The LCR for the first time since 1974 had its own presence in a presidential election, having decided (after an unsuccessful try to form a front with Lutte Ouvriere) to present its candidate, 28-year-old postal worker Olivier Bezancenot. He won 4.25% of the vote, emerging as the real surprise of this election.
Campaigning around widely discussed major social themes, Bezancenot as an activist of the anti-globalization movement (he was present at the first and second world social forums of Porto Alegre) has been the fresh and dynamic face of an anticapitalist point of view.
The Green Party, which was a member of the SP-led government of Lionel Jospin, didn't suffer the same damage as the Socialist and Communist parties and won 500,000 votes with 5.25%. In all, the far-left and Green vote totalled 15.7%.
It could appear clear that the political balance sheet of government was the first cause of the electoral damage incurred by the left. But while this cause must not be ignored, the political earthquake deeply affects all established parties.
The right, divided among six candidates, lost 2,600,000 votes (20% of its previous total). In this situation, while the major parties (left and right) decreased in influence, the fascist pole took second place to win its entry to the second round.
In politics the quantity could become quality, and with a gain of 0.5% of votes, the National Front by itself won a central won a central place. For millions of people, the impossible was now seen as possible, the National Front could be a candidate for power.

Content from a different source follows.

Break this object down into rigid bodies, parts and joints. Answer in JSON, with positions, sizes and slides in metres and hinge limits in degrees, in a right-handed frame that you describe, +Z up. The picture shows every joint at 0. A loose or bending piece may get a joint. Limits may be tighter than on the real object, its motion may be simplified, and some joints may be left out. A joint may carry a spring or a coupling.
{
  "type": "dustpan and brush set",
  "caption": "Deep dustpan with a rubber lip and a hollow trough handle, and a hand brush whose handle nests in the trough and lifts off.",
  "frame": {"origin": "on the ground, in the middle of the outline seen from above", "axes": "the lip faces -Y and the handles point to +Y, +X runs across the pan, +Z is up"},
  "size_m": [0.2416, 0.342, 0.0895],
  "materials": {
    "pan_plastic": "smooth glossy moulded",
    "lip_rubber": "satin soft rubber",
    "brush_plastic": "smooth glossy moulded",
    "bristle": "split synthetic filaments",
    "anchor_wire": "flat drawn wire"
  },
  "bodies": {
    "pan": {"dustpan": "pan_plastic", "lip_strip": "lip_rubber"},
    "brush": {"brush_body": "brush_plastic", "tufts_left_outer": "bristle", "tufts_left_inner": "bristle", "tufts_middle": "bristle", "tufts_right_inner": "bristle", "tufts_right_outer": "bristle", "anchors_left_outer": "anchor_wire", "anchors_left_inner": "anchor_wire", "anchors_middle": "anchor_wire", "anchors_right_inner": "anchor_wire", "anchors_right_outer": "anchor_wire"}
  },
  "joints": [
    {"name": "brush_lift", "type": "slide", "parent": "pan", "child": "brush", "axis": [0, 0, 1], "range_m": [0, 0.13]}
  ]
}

Confronting this threat, each party chose a response corresponding to its political conception. Lutte Ouvriere decided to abstain on the second round; the LCR decided to mobilize in the streets and to be present with the youth who massively demonstrated day after day against the National Front.
These actions culminated on May 1, with nearly two million people in the streets. The LCR also called to defeat the fascist threat in the streets and with the ballot box, saying implicitly to vote in favor of Chirac against Le Pen.
The left, shocked by the first round, followed the youth in the street; and even against the will of Jospin government ministers joined the May 1 demonstrations. The Communist Party and Greens reacted strongly against the National Front in the streets and called for a vote to Chirac. Many activists took the spirit of their street actions into the ballot box, sporting clothespins on their nose or promoting the slogan “Vote for the crook against the fascist.”
The anti-fascist mood after April 21st was astonishing in its political creativity: neighbors organized going to the different rallies together; people displayed anti-fascist banners (“No pasaran”) in their windows; the walls of the cities were postered with thousands of anonymous posters and stickers warning about the fascist danger -- even cars were posted with anti-fascist stickers.
Young immigrants, the suburbans, the musicians, the Gay and Lesbian Asssociation, the AIDS Help Association and theatre groups were in the streets. The Partisan song from the anti-nazi era was reorchestrated in rap music. The web was full of jokes, cartoons, slogans, ideas, proposals, chats and discussions.
Faced with the hundreds of ideas for action on “how” to vote against Le Pen by choosing the lesser evil while openly demonstrating the disgusting choice, the Conseil d'Etat -- the institution that issues the constitutional regulations -- put out a statement reminding voters that it is strictly forbidden to wear distinctive signs inside the halls where balloting takes place: It is forbidden to vote while wearing plastic gloves or a clothes pin, with Jean-Paul Sartre's Nausea, dressed in the protective uniform worn in nuclear plants, etc.
The “citizen mobilization” was particularly strong among the lycéens (students from 15-18).
Even though reelected with 82% of the votes, Jacques Chirac (who only got 19.88% in the first round, the lowest rate since the beginning of the Gaullist republic in 1958) has received a weak mandate as president. A new stage has opened in the French crisis.